__TASK INSTRUCTIONS__. Nothing but the lines from the line that contains "# ---- all pieces" through the line that contains "obj.parent = None" should appear in the output, each reproduced exactly.

__SUPPLIED MATERIAL__.

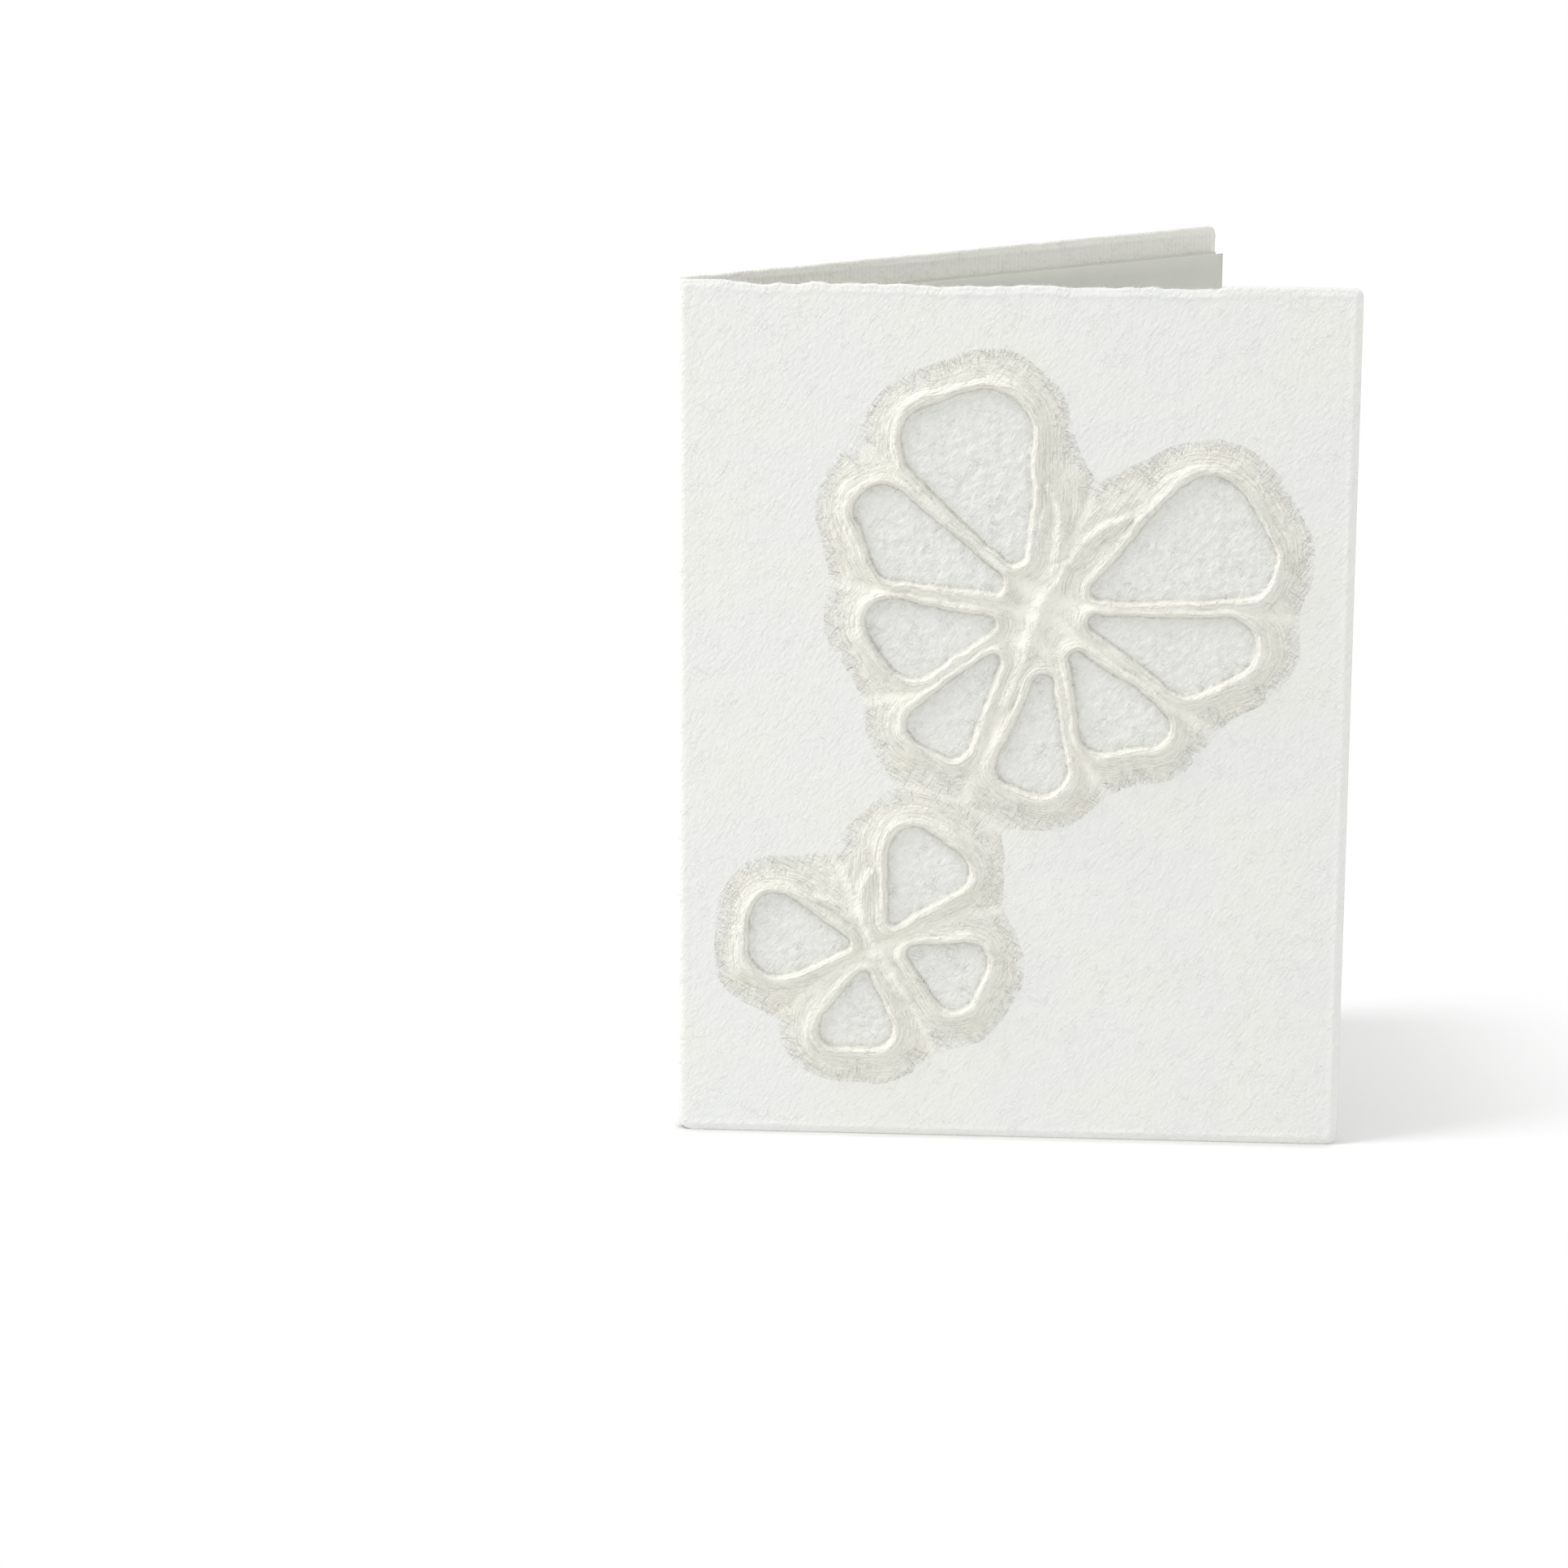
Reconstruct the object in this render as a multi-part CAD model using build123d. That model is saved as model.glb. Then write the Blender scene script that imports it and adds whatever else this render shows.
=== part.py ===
from build123d import *
from math import acos, degrees, pi, sin
import os

# Standing greeting card in handmade paper, with a raised design on its front and a folded insert.
#
# Three pieces of paper make the object:
#   folded_card   one thick sheet with thinned, soft edges, folded once
#   relief_layer  long-fibred pulp couched on the front, gathered into cords round its hollows
#   insert_sheet  a thinner sheet, folded once and tucked into the card's fold
#
# The fold's centre line runs along Z. The front panel's faces are square to Y, and its outer face
# looks towards -Y. At the end all pieces move together, so that the origin lies under the middle
# of the object, on the surface that it stands on. Sizes are in mm and angles in degrees.

# ---- folded card
card_width = 115.0  # one panel, from the fold's outer side to the fore edge
card_height = 150.0
card_thickness = 0.8
fold_inner_radius = 0.8
opening_angle = 37.0  # between the two panels
rim_width = 1.3  # the band along each free edge where the sheet thins out
rim_drop = 0.25  # how much each face falls over that band
head_corner_radius = 1.6
foot_corner_radius = 2.2
fold_foot_radius = 2.4  # the sheet is rounded off at the two ends of the fold
fold_head_radius = 0.8

# ---- ragged stretch of the front panel's top edge
ragged_start = 7.0  # from the fold's centre
ragged_end_margin = 22.0  # from the fore edge
ragged_depth = 0.55  # mean depth
ragged_waves = ((26.0, 0.28, 0.4), (11.3, 0.2, 2.1))  # (wavelength, height, phase) of each wave
ragged_step = 2.5  # about how far apart the edge's points are

# ---- folded insert
insert_head_margin = 4.7  # how far its upper edges stay below the card's
insert_thickness = 0.25
insert_fold_clearance = 0.3  # between the two folds
insert_fore_margin = 0.6  # how far its fore edges stay inside the card's
insert_opening = 0.7  # the angle between its leaves
insert_lean_clearance = 0.1  # the angle between its rear leaf and the back panel

# ---- relief: the pulp layer
layer_thickness = 0.3
layer_margin = 7.0  # how far the layer runs out past the hollows and bodies
feeler_margin = 4.0  # how far it runs out past the feelers
feather_width = 3.0  # the band where the layer thins out to its edge
feather_drop = 0.2
veil_thickness = 0.12  # what covers the panel inside each hollow
cord_width = 2.6
cord_height = 1.3  # above the panel
cord_rounding = 0.9
hollow_bevel = 0.5
body_radius = 1.8
tail_radius = 1.3
feeler_width = 2.0
feeler_rounding = 0.6

# ---- relief: two butterflies, each as (place from the panel's middle, turn, hollows of its right
# wings, ends of its body, points of its right feeler). Each hollow is drawn tightly round three
# circles, given as (out, up, radius) from the butterfly's middle. Both shrink on a smaller card
design_reach = (45.0, 59.7)  # how far the hollows run sideways and up or down from the middle
design_margin = 5.0  # least distance from the layer's edge to the panel's edges
large_butterfly = (
    (4.0, 16.5),
    -21.0,
    (
        ((7.8, 10.0, 1.8), (27.0, 23.0, 6.8), (20.0, 28.0, 7.4)),
        ((9.4, 4.4, 1.6), (26.5, 2.4, 4.4), (31.5, 8.6, 5.0)),
        ((8.2, -2.8, 1.5), (17.5, -12.2, 4.4), (23.5, -9.2, 4.2)),
        ((4.9, -8.8, 1.5), (5.8, -24.0, 3.6), (10.4, -23.0, 4.2)),
    ),
    (11.5, -15.0),
    ((1.2, 12.5), (3.2, 18.5), (7.4, 23.0)),
)
small_butterfly = (
    (-22.0, -42.0),
    28.0,
    (
        ((5.2, 4.8, 1.4), (16.2, 8.6, 4.6), (13.2, 13.0, 4.8)),
        ((4.8, -2.8, 1.3), (8.0, -11.4, 3.8), (12.2, -8.4, 4.0)),
    ),
    (6.0, -8.0),
    ((1.0, 6.8), (2.4, 11.0), (5.0, 13.6)),
)

# ---- worked out
cut_margin = 1.0  # how far a cutting shape runs past what it cuts
fold_outer_radius = fold_inner_radius + card_thickness
panel_reach = card_width - fold_outer_radius  # from the fold's centre to the fore edge
insert_fold_radius = fold_inner_radius - insert_fold_clearance - insert_thickness
insert_reach = panel_reach - insert_fore_margin
insert_height = card_height - insert_head_margin
insert_turn = opening_angle - insert_lean_clearance - insert_opening
panel_middle = (card_width / 2 - fold_outer_radius, card_height / 2)
design_room = [side / 2 - layer_margin - design_margin for side in (card_width, card_height)]
design_scale = min(1.0, *(room / reach for room, reach in zip(design_room, design_reach)))


def leaf_plane(angle, distance):
    """A leaf's own plane: x runs out from the fold, y is up, and z is the way it faces.

    The first leaf, at angle 0, faces -Y, and the plane lies at distance from the fold's centre.
    """
    facing = Vector(0, -1, 0).rotate(Axis.Z, angle)
    return Plane(origin=facing * distance, x_dir=Vector(1, 0, 0).rotate(Axis.Z, angle), z_dir=facing)


def torn_points(inset):
    """The ragged stretch of the front panel's head, as points from its start to its end."""
    end = panel_reach - ragged_end_margin
    count = round((end - ragged_start) / ragged_step)
    points = []
    for i in range(count + 1):
        u = ragged_start + (end - ragged_start) * i / count
        waves = sum(h * sin(2 * pi * u / length + phase) for length, h, phase in ragged_waves)
        drop = ragged_depth + waves if 0 < i < count else 0
        points.append((u, card_height - inset - drop))
    return points


def panel_outline(ragged, inset):
    """One panel, from the fold's centre line to its free edges, drawn in from those by inset."""
    foot, head, fore = inset, card_height - inset, panel_reach - inset
    foot_radius, head_radius = foot_corner_radius - inset, head_corner_radius - inset
    lines = [
        Line((0, foot), (fore - foot_radius, foot)),
        RadiusArc((fore - foot_radius, foot), (fore, foot + foot_radius), -foot_radius),
        Line((fore, foot + foot_radius), (fore, head - head_radius)),
        RadiusArc((fore, head - head_radius), (fore - head_radius, head), -head_radius),
    ]
    if ragged:
        points = torn_points(inset)
        lines += [
            Line((fore - head_radius, head), points[-1]),
            Spline(*reversed(points), tangents=((-1, 0), (-1, 0))),
            Line(points[0], (0, head)),
        ]
    else:
        lines.append(Line((fore - head_radius, head), (0, head)))
    lines.append(Line((0, head), (0, foot)))
    return make_face(Wire(lines))


def panel(ragged):
    """A flat panel, standing on its own plane, whose two faces fall away along the free edges."""
    edge_face, flat_face = panel_outline(ragged, 0), panel_outline(ragged, rim_width)
    lower_rim = loft([flat_face, Pos(0, 0, rim_drop) * edge_face], ruled=True)
    upper_rim = loft(
        [Pos(0, 0, card_thickness - rim_drop) * edge_face, Pos(0, 0, card_thickness) * flat_face],
        ruled=True,
    )
    core = extrude(Pos(0, 0, rim_drop) * edge_face, card_thickness - 2 * rim_drop)
    return lower_rim + core + upper_rim


def card_fold():
    """The bend between the panels, with the same thinned rim at its two ends."""
    inner, outer = fold_inner_radius, fold_outer_radius
    section = Polyline(
        (inner, 0, rim_width),
        (inner + rim_drop, 0, 0),
        (outer - rim_drop, 0, 0),
        (outer, 0, rim_width),
        (outer, 0, card_height - rim_width),
        (outer - rim_drop, 0, card_height),
        (inner + rim_drop, 0, card_height),
        (inner, 0, card_height - rim_width),
        close=True,
    )
    start = Rot(0, 0, 90 + opening_angle) * make_face(section)
    return revolve(start, Axis.Z, 180 - opening_angle)


def fold_end_waste(radius, height, sign):
    """What is cut away to round one end of the fold, as a prism square to the fold's middle."""
    middle = leaf_plane(opening_angle / 2, 0).location
    size = radius + cut_margin
    outer_corner = Pos(-fold_outer_radius - cut_margin, height - sign * cut_margin)
    square = Rectangle(size, size, align=(Align.MIN, Align.MIN if sign > 0 else Align.MAX))
    round_end = Pos(radius - fold_outer_radius, height + sign * radius) * Circle(radius)
    half_depth = fold_outer_radius + radius + cut_margin
    return extrude(middle * (outer_corner * square - round_end), half_depth, both=True)


def folded_card():
    front = leaf_plane(0, fold_inner_radius).location * panel(ragged=True)
    back = leaf_plane(opening_angle, -fold_outer_radius).location * panel(ragged=False)
    sheet = front + card_fold() + back
    sheet -= fold_end_waste(fold_foot_radius, 0, 1)
    sheet -= fold_end_waste(fold_head_radius, card_height, -1)
    return sheet


def insert_sheet():
    """Two plain leaves and the small bend between them, the first leaf turned by insert_turn."""
    inner, outer = insert_fold_radius, insert_fold_radius + insert_thickness
    along = Vector(1, 0).rotate(Axis.Z, insert_opening)
    across = Vector(0, 1).rotate(Axis.Z, insert_opening)
    back = Vector(-1, 0).rotate(Axis.Z, insert_opening / 2)
    fore = along * insert_reach
    outline = [
        Line((insert_reach, -inner), (0, -inner)),
        ThreePointArc((0, -inner), back * inner, across * inner),
        Polyline(across * inner, across * inner + fore, across * outer + fore, across * outer),
        ThreePointArc(across * outer, back * outer, (0, -outer)),
        Polyline((0, -outer), (insert_reach, -outer), (insert_reach, -inner)),
    ]
    return Rot(0, 0, insert_turn) * extrude(make_face(Curve() + outline), insert_height)


def hull_outline(circles, growth=0.0):
    """The face drawn tightly round circles, (x, y, radius) listed counter-clockwise, and grown."""
    centres = [Vector(x, y) for x, y, _ in circles]
    radii = [radius + growth for _, _, radius in circles]
    sides = []
    for i in range(len(circles)):
        j = (i + 1) % len(circles)
        run = centres[j] - centres[i]
        lean = degrees(acos((radii[i] - radii[j]) / run.length))
        facing = run.normalized().rotate(Axis.Z, -lean)
        sides.append((centres[i] + facing * radii[i], centres[j] + facing * radii[j], facing, j))
    lines = []
    for (start, end, facing, j), (next_start, _, next_facing, _) in zip(sides, sides[1:] + sides[:1]):
        turn = facing.get_signed_angle(next_facing, Vector(0, 0, 1)) % 360
        crown = centres[j] + facing.rotate(Axis.Z, turn / 2) * radii[j]
        lines += [Line(start, end), ThreePointArc(end, crown, next_start)]
    return make_face(Wire(lines))


def bent_bar(points, width):
    """A bar of even width with round ends, along the arc through three points."""
    return SlotArc(ThreePointArc(*points), width).face()


def scaled(numbers):
    """The same numbers, or nested groups of them, at the design's scale."""
    if isinstance(numbers, tuple):
        return tuple(scaled(number) for number in numbers)
    return numbers * design_scale


def mirrored(points):
    """The same outline on the butterfly's left, still listed counter-clockwise."""
    return tuple((-point[0], *point[1:]) for point in reversed(points))


def cord(outline, rounding):
    """A raised strand with a round back, standing on the panel."""
    strand = extrude(outline, cord_height)
    return fillet(strand.faces().sort_by(Axis.Z)[-1].edges(), rounding)


def layer(edge_outline, flat_outline):
    """A patch of the thin layer, which falls away from flat_outline to edge_outline."""
    edge_height = layer_thickness - feather_drop
    slope = [Pos(0, 0, edge_height) * edge_outline, Pos(0, 0, layer_thickness) * flat_outline]
    return extrude(edge_outline, edge_height) + loft(slope, ruled=True)


def hollow(circles):
    """What is missing inside one ring of cord, down to the veil, with a bevelled rim."""
    floor = hull_outline(circles)
    well = extrude(Pos(0, 0, veil_thickness) * floor, cord_height)
    rim_start = Pos(0, 0, cord_height - hollow_bevel) * floor
    rim_end = Pos(0, 0, cord_height + hollow_bevel) * hull_outline(circles, 2 * hollow_bevel)
    return well + loft([rim_start, rim_end], ruled=True)


def butterfly(place, turn, right_hollows, body_ends, feeler):
    """One butterfly on the panel's outer face, as two lists: what is raised, and its hollows."""
    place, right_hollows, body_ends, feeler = scaled((place, right_hollows, body_ends, feeler))
    raised, hollows = [], []
    for circles in right_hollows + tuple(mirrored(circles) for circles in right_hollows):
        edge = hull_outline(circles, layer_margin)
        raised.append(layer(edge, hull_outline(circles, layer_margin - feather_width)))
        raised.append(cord(hull_outline(circles, cord_width), cord_rounding))
        hollows.append(hollow(circles))
    body = ((0, body_ends[0], body_radius), (0, body_ends[1], tail_radius))
    edge = hull_outline(body, layer_margin)
    raised.append(layer(edge, hull_outline(body, layer_margin - feather_width)))
    raised.append(cord(hull_outline(body), cord_rounding))
    for points in (feeler, mirrored(feeler)):
        edge = bent_bar(points, feeler_width + 2 * feeler_margin)
        flat = bent_bar(points, feeler_width + 2 * (feeler_margin - feather_width))
        raised.append(layer(edge, flat))
        raised.append(cord(bent_bar(points, feeler_width), feeler_rounding))
    position = Pos(*place) * Rot(0, 0, turn)
    return [position * shape for shape in raised], [position * shape for shape in hollows]


def relief_layer():
    """The whole layer with its cords, laid flush on the front panel's outer face."""
    raised, hollows = butterfly(*large_butterfly)
    more_raised, more_hollows = butterfly(*small_butterfly)
    whole = Part()
    for shape in raised + more_raised:
        whole += shape
    whole -= hollows + more_hollows
    return leaf_plane(0, fold_outer_radius).location * Pos(*panel_middle) * whole


pieces = {
    "folded_card": folded_card(),
    "relief_layer": relief_layer(),
    "insert_sheet": insert_sheet(),
}

# ---- all pieces move together onto the origin, and each is written to its own file
box = pieces["folded_card"].bounding_box()
for shape in pieces.values():
    box = box.add(shape.bounding_box())
shift = Pos(-box.center().X, -box.center().Y, -box.min.Z)
os.makedirs("parts", exist_ok=True)
for name, shape in pieces.items():
    placed = shift * shape
    placed.label = name
    export_step(placed, f"parts/{name}.step")
print("the fold's centre line is at", tuple(round(value, 4) for value in shift.position))
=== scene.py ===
import bpy, bmesh, math, random
from mathutils import Matrix, Vector, kdtree, noise


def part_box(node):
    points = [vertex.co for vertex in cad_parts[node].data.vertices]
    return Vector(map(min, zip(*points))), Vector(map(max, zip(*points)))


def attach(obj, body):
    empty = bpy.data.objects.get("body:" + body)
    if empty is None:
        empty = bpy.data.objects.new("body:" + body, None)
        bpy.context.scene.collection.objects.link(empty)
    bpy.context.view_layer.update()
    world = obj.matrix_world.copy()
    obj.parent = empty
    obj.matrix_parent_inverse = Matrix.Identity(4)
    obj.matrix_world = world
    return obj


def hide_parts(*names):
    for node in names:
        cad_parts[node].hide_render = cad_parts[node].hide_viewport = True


# Standing greeting card in handmade paper: a thick folded sheet, a raised pulp design on its front,
# and a thin folded insert. The dictionaries give lengths in millimetres, and the meshes are in metres.

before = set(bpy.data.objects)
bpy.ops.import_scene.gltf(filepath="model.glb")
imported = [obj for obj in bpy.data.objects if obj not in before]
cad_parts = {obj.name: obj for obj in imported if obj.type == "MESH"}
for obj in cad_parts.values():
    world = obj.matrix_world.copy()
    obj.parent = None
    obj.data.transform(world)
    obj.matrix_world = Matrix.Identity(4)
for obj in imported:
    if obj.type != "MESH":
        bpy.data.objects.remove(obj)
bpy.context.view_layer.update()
mm = 0.001
rng = random.Random(41)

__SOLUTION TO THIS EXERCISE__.
# ---- all pieces move together onto the origin, and each is written to its own file
box = pieces["folded_card"].bounding_box()
for shape in pieces.values():
    box = box.add(shape.bounding_box())
shift = Pos(-box.center().X, -box.center().Y, -box.min.Z)
os.makedirs("parts", exist_ok=True)
for name, shape in pieces.items():
    placed = shift * shape
    placed.label = name
    export_step(placed, f"parts/{name}.step")
print("the fold's centre line is at", tuple(round(value, 4) for value in shift.position))
=== scene.py ===
import bpy, bmesh, math, random
from mathutils import Matrix, Vector, kdtree, noise


def part_box(node):
    points = [vertex.co for vertex in cad_parts[node].data.vertices]
    return Vector(map(min, zip(*points))), Vector(map(max, zip(*points)))


def attach(obj, body):
    empty = bpy.data.objects.get("body:" + body)
    if empty is None:
        empty = bpy.data.objects.new("body:" + body, None)
        bpy.context.scene.collection.objects.link(empty)
    bpy.context.view_layer.update()
    world = obj.matrix_world.copy()
    obj.parent = empty
    obj.matrix_parent_inverse = Matrix.Identity(4)
    obj.matrix_world = world
    return obj


def hide_parts(*names):
    for node in names:
        cad_parts[node].hide_render = cad_parts[node].hide_viewport = True


# Standing greeting card in handmade paper: a thick folded sheet, a raised pulp design on its front,
# and a thin folded insert. The dictionaries give lengths in millimetres, and the meshes are in metres.

before = set(bpy.data.objects)
bpy.ops.import_scene.gltf(filepath="model.glb")
imported = [obj for obj in bpy.data.objects if obj not in before]
cad_parts = {obj.name: obj for obj in imported if obj.type == "MESH"}
for obj in cad_parts.values():
    world = obj.matrix_world.copy()
    obj.parent = None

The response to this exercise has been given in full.